謎解きにおいて、堀川が疑いたくないと思う人物がいれば、代わりに松倉がその人物を疑い、逆に松倉が他者を信用出来ずミスリードしてしまった時は、堀川がその間違いを正したりと、絶妙なコンビネーションを見せてきます。

あえて完璧な名探偵ではなく、互いに補い合う探偵として描いたことで、彼らに人間的な魅力がプラスされていましたね。

せきゆら
せきゆら

読んでいく内にこのバディが好きになれました。

しかしそんな2人の関係に決定的な変化をもたらしてしまったのが、終盤の2編。
松倉の過去と真意に堀川が迫った結果、物語は意外な結末を迎えてしまいます。

ほろ苦い読後感

レビューにもありましたが、全編すべてにおいて共通しているのは、どの章も青春ミステリーとは思えない、後味の悪さを残すラストとなっている事です。

せきゆら
せきゆら

出版社HPではこれを「ほんのりビター」と紹介していましたが、まさにその通りでした。

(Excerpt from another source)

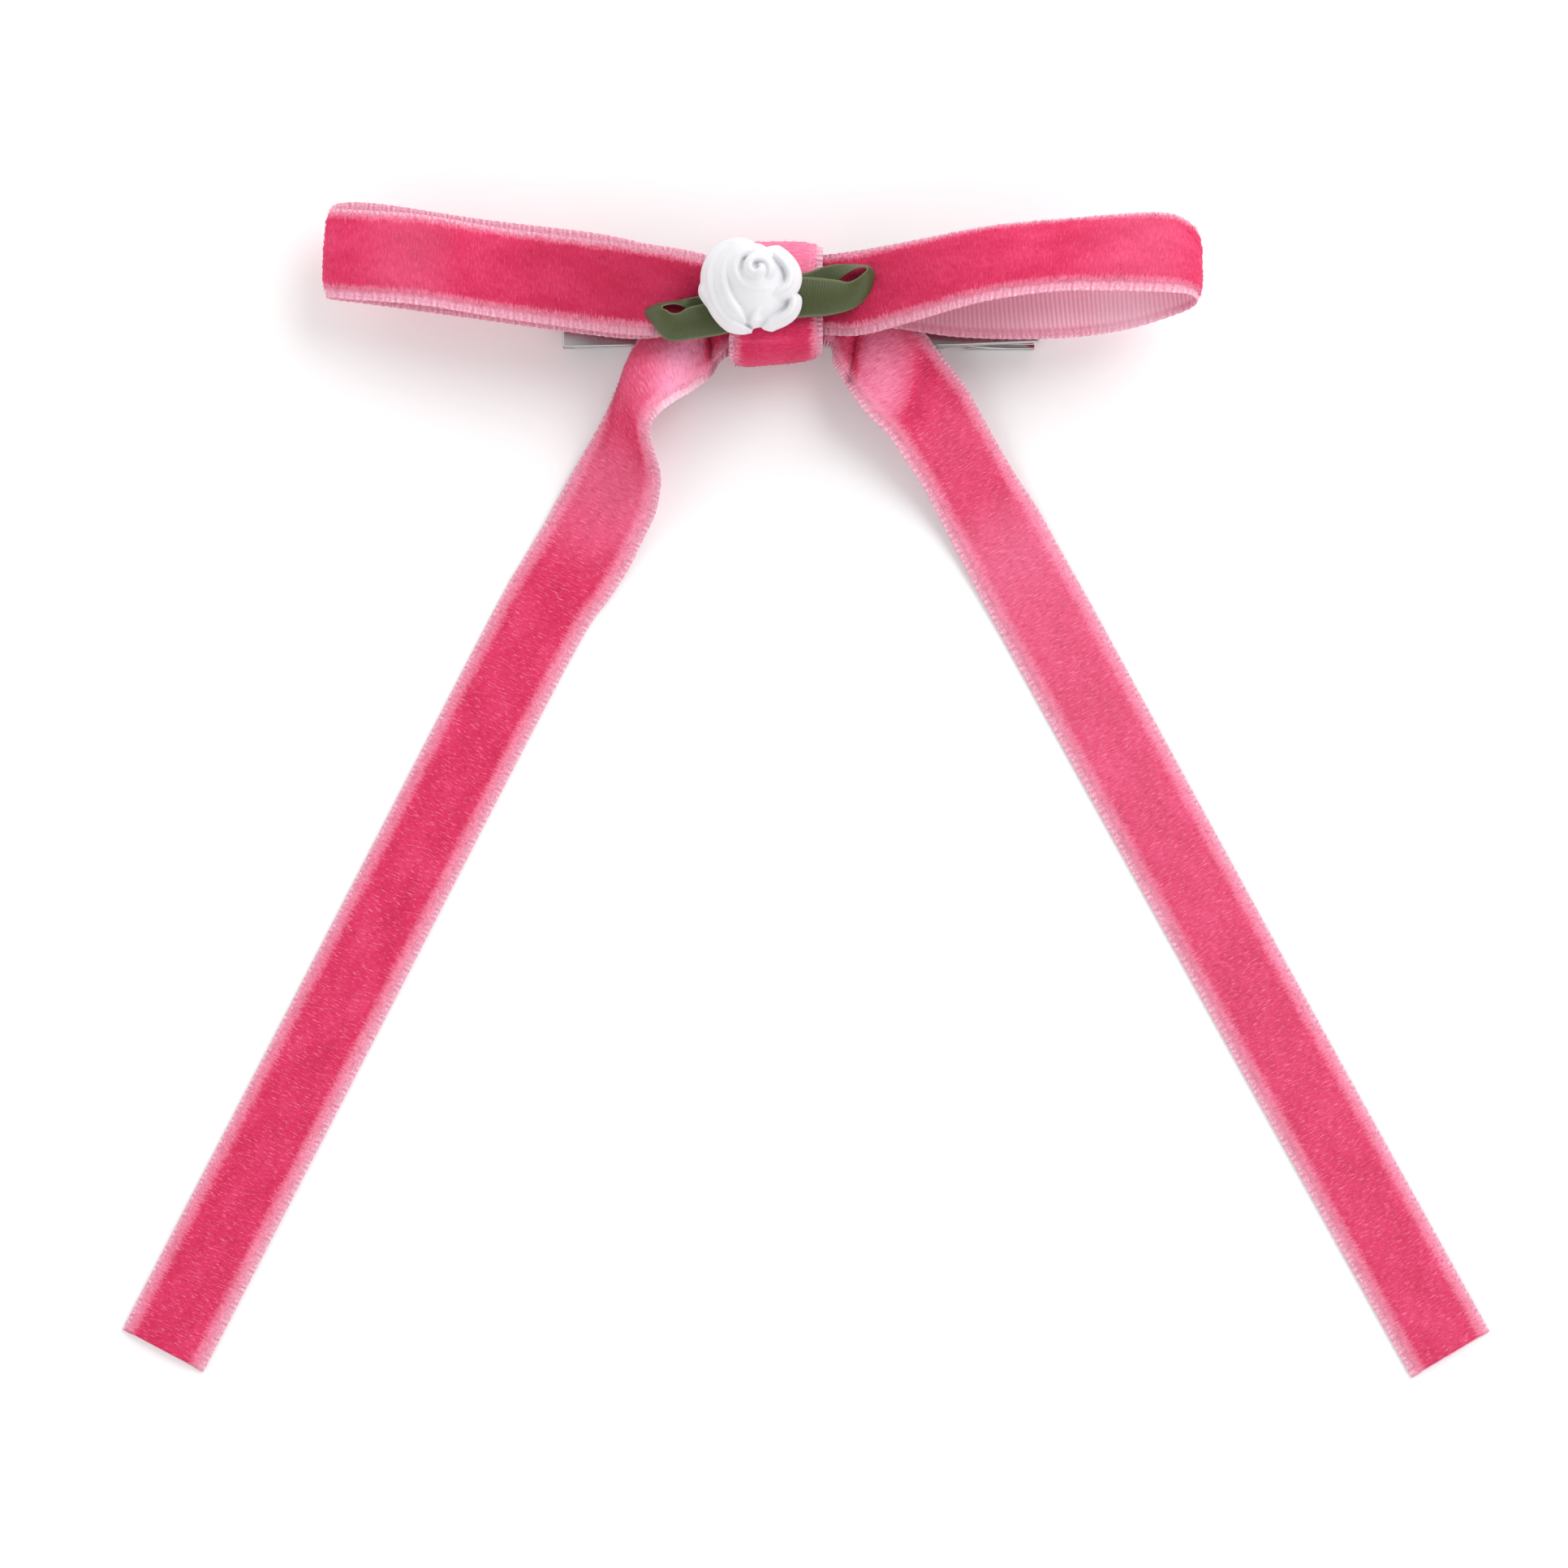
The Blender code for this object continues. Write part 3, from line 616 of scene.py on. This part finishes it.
TAIL_RIGHT = [
    ((2.5, -4.0, 5.5), (4.4, 3.8, 5.5), 0, -0.2),
    ((3.5, -5.9, 5.3), (9.2, 0.9, 5.5), 0.2, 0.1),
    ((4.4, -7.4, 5.6), (12.3, -1.7, 5.4), 0.9, 0.1),
    ((5.3, -8.9, 6.0), (14.0, -3.8, 5.0), 1.1, 0.1),
    ((6.4, -10.5, 6.0), (15.5, -5.7, 4.2), 0.9, 0.1),
    ((8.0, -12.1, 5.4), (16.7, -7.1, 3.6), 0.5, 0.05),
    ((9.7, -13.8, 4.8), (17.8, -8.5, 3.0), 0.2, 0.05),
    ((11.2, -16.0, 4.0), (19.3, -11.1, 2.3), 0, 0.1),
    ((13.2, -18.8, 2.8), (21.1, -14.2, 1.6), 0, 0.1),
    ((15.0, -22.1, 1.6), (23.1, -17.5, 0.9), 0, 0.1),
    ((16.8, -25.5, 0.9), (25.3, -20.8, 0.5), 0, 0.25),
    ((18.6, -28.9, 0.5), (27.2, -24.2, 0.35), 0, 0.3),
    ((20.5, -32.4, 0.35), (29.1, -27.6, 0.25), 0, 0.25),
    ((23.3, -37.5, 0.25), (32.0, -32.8, 0.25), 0, 0.2),
    ((44.3, -75.5, 0.25), (52.7, -70.8, 0.25), 0, 0.1),
    ((65.3, -113.4, 0.25), (73.5, -108.5, 0.25), 0, 0.05),
]
LOOP_RIGHT = [
    ((2.9, 4.6, 6.9), (2.9, -2.9, 6.9), 0, -0.6),
    ((8.8, 5.0, 7.2), (8.8, -2.4, 7.2), 0, -0.6),
    ((16.6, 5.5, 7.8), (17.0, -3.5, 7.8), 0, -0.5),
    ((25.4, 5.9, 9.2), (26.4, -3.8, 9.2), 0, -0.1),
    ((33.3, 6.2, 8.3), (33.8, -2.8, 8.0), 0, 0.65),
    ((38.2, 6.3, 7.9), (39.2, -1.2, 8.0), 0, 0.4),
    ((40.7, 6.6, 8.1), (41.1, -0.4, 8.8), 0, 0),
    ((41.5, 7.2, 8.6), (41.4, 0.1, 10.0), 0, 0),
    ((40.6, 8.3, 9.2), (40.3, 0.5, 11.7), 0, 0),
    ((38.6, 9.1, 9.6), (38.0, 0.5, 13.2), 0.3, 0.1),
    ((35.0, 9.1, 10.0), (33.6, 0.5, 14.3), 0.5, 0.1),
    ((28.0, 8.5, 10.2), (26.4, 0.4, 14.7), 0.6, 0),
    ((19.9, 7.8, 9.8), (18.8, -0.6, 14.0), 0.6, -0.1),
    ((10.3, 6.1, 8.8), (11.3, -2.5, 12.0), 0.4, -0.4),
    ((5.8, 5.4, 8.2), (6.6, -3.5, 10.0), 0.2, -0.5),
    ((2.2, 5.0, 7.9), (3.0, -3.3, 8.1), 0, -0.7),
]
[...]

ただ謎を解けば解決という訳ではなく、若さ故の言動で良い結末に導けず失敗してしまったり、真実を知った事でかえって別の問題が発生してしまったりと、毎回ハッピーエンドとは言い難いラストを迎えてしまいます。

とはいえ高校生の日常範囲内で起きる出来事に過ぎないため、人が死ぬことはありません。
そのためイヤミスという程の不快な読後感はないです。

【本と鍵の季節】のまとめ

最後はなかなか衝撃的なラストを迎える事となった本書。                    彼らの今後の関係を読者の想像に任せて終わったのかと思いきや、まさかの続編があるようです。
あのラストからどうやって続編に繋げていったのか気になるため、こちらも読んでみたいと思います。